Resourcing for complex presentations

 Many believe that resourcing is essential for complex presentations, but does time-limited therapy demand compromise here? And what might that mean in practice? One suggestion was to use Parnell’s float back (or sometime called bridge back) to when the client first felt like that i.e.: the present activated emotion with the selected EMDR target; then input resource figures as per Laurell Parnell’s attachment model.  Parnell suggests a person (such as a guardian angel), an animal or magical power.  There are some EMDR practitioners developing the CRM (Comprehensive Resource Model) and use power animals from the Shamanic tradition. They return to target but bring the resource they identified for themselves in the past, into the present predicament / current target.  Philip Manfield’s book on dyadic resourcing was recommended, which included a ‘parts work’ approach allowing the client to revisit the past from an adult perspective to support their child who was in distress.  Start with building a ‘relational scaffolding’ and inviting all the parts in, providing a script for offering good parenting messages or affirmations with slow BLS throughout.

Managing expectations 

This applies to our clients’ expectations, the expectations of the agencies we work for and our own expectations. One participant shared a powerful metaphor she uses to describe the process to clients. She talks about ‘working with the cracks caused by the earthquake before getting to the big hole in order to be able to access it’ to help manage expectations.  Another participant talked about using ‘your future self’ as a resource and shared the research paper with the rest of the group.  Helping the client to focus on their preferred future – ‘what outcome do you want’ – remembering that it is rarely possible to work on everything the client brings – also helps to manage expectations . In the Assessment Phase the therapist can help the client to identify a target based on what the client wants to achieve in therapy, so that the work remains linked to ‘therapy goals’.

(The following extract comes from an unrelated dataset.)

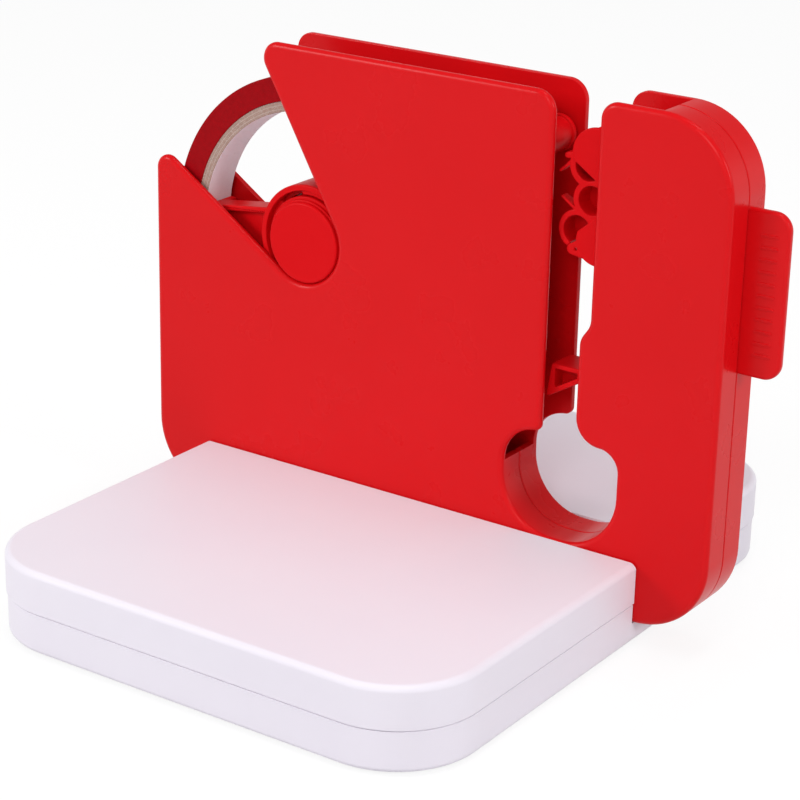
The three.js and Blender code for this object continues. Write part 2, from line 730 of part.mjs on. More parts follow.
// A swinging arm that bars the slot: a wedge-shaped nose, hollow from both sides, on a beam.
function arm() {
  const noseBottom = armTopZ - armNoseDrop;
  const beamBottom = armTopZ - armBeam;
  const noseCorners = [
    corner(armLeft - armNoseHook, noseBottom, armNoseRadius),
    corner(armLeft, armTopZ, armNoseRadius),
    corner(armPivotX, armTopZ),
    corner(armPivotX, beamBottom),
    corner(armLeft + armNoseLength, beamBottom),
  ];
  const body = slab(outline(noseCorners), armFront, armBack);
  const slope = (beamBottom - noseBottom) / (armNoseLength + armNoseHook);
  const ribZ = (x) => noseBottom + armLowerRib + (x - armLeft + armNoseHook) * slope;
  const [hollowLeft, hollowRight] = [armLeft + armRib, armLeft + armNoseLength - 2 * armRib];
  const hollowShape = outline([
    corner(hollowLeft, ribZ(hollowLeft)),
    corner(hollowLeft, armTopZ - armRib),
    corner(hollowRight, armTopZ - armRib),
    corner(hollowRight, ribZ(hollowRight)),
  ]);
  const hollows = slab(hollowShape, armFront - overrun, midY - armWeb / 2)
    .add(slab(hollowShape, midY + armWeb / 2, armBack + overrun));
  const hub = rod(armPivotX, armPivotZ, armHubRadius, turningFront, turningBack);
  const bore = rod(armPivotX, armPivotZ, pinRadius + runningGap, 0, bodyThickness);
  return joined([body.subtract(hollows), hub]).subtract(bore);
}

class Helix extends THREE.Curve {
  constructor(radius, height, turns) {
    super();
    Object.assign(this, { radius, height, turns });
  }

  getPoint(t, target = new THREE.Vector3()) {
    const angle = 2 * Math.PI * this.turns * t;
    return target.set(this.radius * Math.cos(angle), this.radius * Math.sin(angle), this.height * t);
  }
}

// A compression spring between the shelf and the arm's beam.
function armSpring() {
  const bottom = springShelfTop + springWire + seatGap;
  const top = armTopZ - armBeam - springWire - seatGap;
  const wire = new THREE.Shape().absarc(0, 0, springWire, 0, 2 * Math.PI, false);
  const coil = new THREE.ExtrudeGeometry(wire, {
    steps: springTurns * springSteps,
    curveSegments: 2,
    extrudePath: new Helix(springRadius, top - bottom, springTurns),
  });
  return solid(coil).translate([springX, midY, bottom]);
}

const bladeZ = armTopZ + bladeHeightAboveArm;

// The block above the arm: it grips the blade, and the arm rests against its underside.
function bladeHolder() {
  const left = slotRight + runningGap;
  const bottom = armTopZ + runningGap;
  const grip = box(
    left, frontInside + seatGap, bottom,
    left + holderLength, rearInside - seatGap, bottom + holderHeight,
  );
  const halfSlit = bladeThickness / 2 + seatGap;
  const slit = box(
    left - overrun, armFront - seatGap, bladeZ - halfSlit,
    neckRight + bladeRecess + bladeLength + seatGap, armBack + seatGap, bladeZ + halfSlit,
  );
  return grip.subtract(slit);
}

// A saw-toothed strip of steel with its teeth just behind the neck's edge.
function cutterBlade() {
  const tips = neckRight + bladeRecess;
  const pitch = (armBack - armFront) / bladeToothCount;
  const shape = new THREE.Shape();
  shape.moveTo(tips + bladeLength, armFront);
  shape.lineTo(tips + bladeLength, armBack);
  for (let i = bladeToothCount; i > 0; i -= 1) {
    shape.lineTo(tips + bladeToothDepth, armFront + i * pitch);
    shape.lineTo(tips, armFront + (i - 0.5) * pitch);
  }
  shape.lineTo(tips + bladeToothDepth, armFront);
  shape.closePath();
  return block(shape, bladeZ - bladeThickness / 2, bladeZ + bladeThickness / 2);
}

// ---------------------------------------------------------------- assembly

const sealer = new THREE.Group();
sealer.position.set(-tabRight / 2, -(baseFront + baseBack) / 2, footProud);

const stand = new THREE.Group();
stand.add(node('base_tray', tray(), whitePlastic));
stand.add(node('base_cover_front',
  cover(baseFront, channelFront, baseCorner, 0, frontScrews), whitePlastic));
stand.add(node('base_cover_rear',
  cover(channelBack, baseBack, 0, baseCorner, rearScrews), whitePlastic));
[...frontScrews, ...rearScrews].forEach(([x, y], i) => {
  stand.add(node(`base_screw_${i + 1}`, baseScrew(x, y), steel));
});
feetSpots.forEach(([x, y], i) => {
  stand.add(node(`rubber_foot_${i + 1}`, foot(x, y), blackRubber));
});

const dispenser = new THREE.Group();
dispenser.add(node('front_shell', frontShell(), redPlastic));
dispenser.add(node('rear_shell', rearShell(), redPlastic));
shellScrews.forEach(([x, z], i) => {
  dispenser.add(node(`shell_screw_${i + 1}`, shellScrew(x, z), steel));
});
dispenser.add(node('roller_pin', pin(rollerX, rollerZ), steel));
dispenser.add(node('star_wheel_pin', pin(starX, starZ), steel));
dispenser.add(node('arm_pin', pin(armPivotX, armPivotZ), steel));
dispenser.add(node('blade_holder', bladeHolder(), redPlastic));
dispenser.add(node('cutter_blade', cutterBlade(), steel));
dispenser.add(node('guide_roller', guideRoller(), redPlastic));
dispenser.add(node('star_wheel', starWheel(), redPlastic));
dispenser.add(node('press_arm', arm(), redPlastic));
dispenser.add(node('arm_spring', armSpring(), steel));
dispenser.add(node('spool_axle', axle(), redPlastic));
dispenser.add(node('spool', spool(), redPlastic));
dispenser.add(node('tape_core', tapeCore(), cardboard));
dispenser.add(node('tape_roll', tapeRoll(), darkRedTape));

sealer.add(stand, dispenser);

export default sealer;
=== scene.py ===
import math

import bmesh
import bpy
from mathutils import Matrix, Vector
from mathutils.geometry import delaunay_2d_cdt

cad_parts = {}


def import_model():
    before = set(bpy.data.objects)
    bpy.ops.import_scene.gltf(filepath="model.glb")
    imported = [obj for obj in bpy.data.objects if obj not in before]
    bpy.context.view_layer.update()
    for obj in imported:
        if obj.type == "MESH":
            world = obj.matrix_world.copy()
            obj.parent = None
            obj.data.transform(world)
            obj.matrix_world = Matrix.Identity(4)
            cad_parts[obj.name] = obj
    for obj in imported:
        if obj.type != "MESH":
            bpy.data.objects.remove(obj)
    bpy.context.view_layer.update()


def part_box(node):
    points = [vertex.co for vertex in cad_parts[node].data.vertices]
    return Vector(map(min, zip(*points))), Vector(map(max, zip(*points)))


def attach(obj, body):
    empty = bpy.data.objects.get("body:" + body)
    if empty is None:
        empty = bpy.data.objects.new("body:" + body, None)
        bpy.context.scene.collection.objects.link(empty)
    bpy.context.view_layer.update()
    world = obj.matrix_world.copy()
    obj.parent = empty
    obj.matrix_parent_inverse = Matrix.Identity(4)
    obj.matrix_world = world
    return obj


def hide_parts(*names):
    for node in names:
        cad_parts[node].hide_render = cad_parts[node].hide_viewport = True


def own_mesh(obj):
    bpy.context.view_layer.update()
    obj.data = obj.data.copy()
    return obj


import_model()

# All sizes are in millimetres, in the body's own frame: X from the body's left side, Y from
# its front face, Z from the underside of the base. ORIGIN puts that frame into the row frame.
ORIGIN = Vector((
    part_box("front_shell")[0].x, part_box("front_shell")[0].y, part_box("base_tray")[0].z,
))
MM = 0.001


def in_row(x, y, z):
    """A place in the frame that all objects share, in metres."""
    return ORIGIN + Vector((x, y, z)) * MM


def rotation(degrees, axis):
    return Matrix.Rotation(math.radians(degrees), 4, axis)


def own_box(node):
    """A CAD node's lowest and highest corner in the body's own frame."""
    low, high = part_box(node)
    return (low - ORIGIN) / MM, (high - ORIGIN) / MM


def middle(node, axes="xz"):
    """The middle of a CAD node along the given axes."""
    low, high = own_box(node)
    return tuple((getattr(low, axis) + getattr(high, axis)) / 2 for axis in axes)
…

A free webinar is on the cards from the Association for early 2021. The Beds, Bucks and Herts Regional EMDR Group is developing a workshop on formulating,  tools and approaches to time-limited EMDR and is planned for 2021.

What now?

Our group is now called the EMDR Online Practitioner Forum (thanks to Ruth Armstrong in Australia who coined this).  We have had three collaborative peer-to-peer discussions to date and have agreed and planned to do these every six weeks on a Saturday morning for two hours going forward. They are very much inclusive groups, peer-informed with a collegiate approach and all levels of experience are welcome. You don’t need to ‘book’ on either.  A link to the Zoom call will be sent out a couple of days before to the Jiscmail email, Mark Brayne’s Attachment Informed Google group and Dianne Mee’s Facebook group so you can decide nearer the time.  The group happened quite accidentally but the coming together of each and every one of you so far has proved to be a really key piece of support of not only each other but also of EMDR as a credible and powerful tool for change, healing and recovery.   

Lisa Haydon is an Integrative Psychotherapist and EMDR therapist. She co-ordinates the SIG on time-limited online EMDR therapy.